I have spent time in California, and can sympathize with the poor WTFers. The thing about an earthquake, which natives take for granted, is how weird it is. The house is not supposed to shake. Your seat is not supposed to move. Random crockery is not supposed to jump off the mantelpiece. Curiously enough, back in the 80s there was a small quake in NY. I don’t recall where it was located, but in the land of the Sailors it sounded to everyone as if someone had picked up and dropped their basement furnace; the thing took place at about four in the morning, and it was subterranean noise more than movement. As you know, Manhattan is slowly working its way up to Albany; the bad news is that California will be long gone by the time the governor of the Empire State is able to live in Gracie Mansion and not have to commute to work. (FYI: Gracie Mansion is where the NYC mayor lives. Gracey Mansion is where 999 ghosts live. I did have to look up the spelling.)
Anyhow, Earth is a nice place to visit but I wouldn’t want to live there. You just can’t count on it to stay put. I do understand, however, that the Old Baudleroo has written a critique of earthquakes, demonstrating that they do not exist. No doubt the WTFers will be running this for Jan-Feb. Again.
I worked on some novice intro material last night, and ended up with a web page that would tell them what to do and link them to what they need to be linked to. The hardest thing was coming up with a tone that wouldn’t scare them away, as in, read this, read that, sign here, print that, watch your brain evaporate, mes etoiles, what have I gotten into? It is difficult for some poor barely pubescent schmegeggie to appear on the team in September fresh from middle school and all of a sudden have to learn everything in about three weeks because your first tournament is coming up so stand up straight and buy a suit and could you get your mother to judge for us? One of the items I’ll be requiring is familiarity with the Feed, which I was poring over last night. I’ve come to realize that it’s rather silly to repost this blog there, so I’ll stop that, although I will keep cross-posting things like CP’s blog, which should get a lot of readership (although for all I know, he’s more popular than I am, in which case, the hell with him, why doesn’t he repost my stuff?). (And I’m sorry, but for the life of me I can’t come up with a good enough juxtaposition of repost and riposte to even marginally get a laugh out of it, so I won’t even bother.) I’ll get to a more detailed discussion of my continuing bout with news and news-reading here shortly. Suffice it to say for now that I’ve given in completely.
In terms of debate, this has been one of my most productive summers, but I have no idea why. It’s been productive in other ways, too.
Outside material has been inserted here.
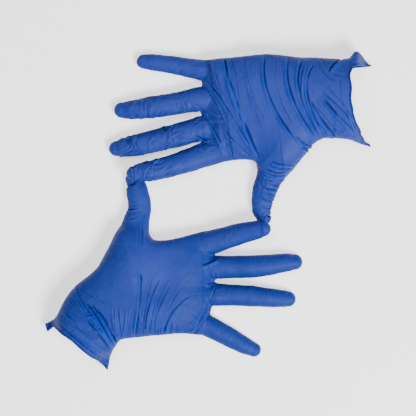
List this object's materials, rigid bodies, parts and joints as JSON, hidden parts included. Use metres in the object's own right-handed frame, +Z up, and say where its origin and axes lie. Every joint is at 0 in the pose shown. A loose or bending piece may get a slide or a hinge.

I’ve seen all kinds of art, made all kinds of day trips, learned how to make a perfect caffe con leche, and found a way to keep Tik (pronounced teek) from biting me too often. A year that will go down in history, I’d say. All that’s left is some David Hume, who seems to be way more important than I knew till now, and whom I’ve only dabbled in. Unfortunately I just started The First Word two nights ago, and so far I’m loving it, so it may take a while to get to the Sage of Edinburgh, given that I read books at the rate of about 3 pages a day (except for the Day Job, when I read at about 100 pages an hour). Fortunately I won’t have Scrabulous to distract me anymore, so my productivity should increase threefold.
1 comment:
During, I think, my junior year at Vassar, there was a very minor earthquake that still shook some things off my shelves. Do you remember this at all? (Did it even reach Westchester?)
I approve of The Force Unleashed.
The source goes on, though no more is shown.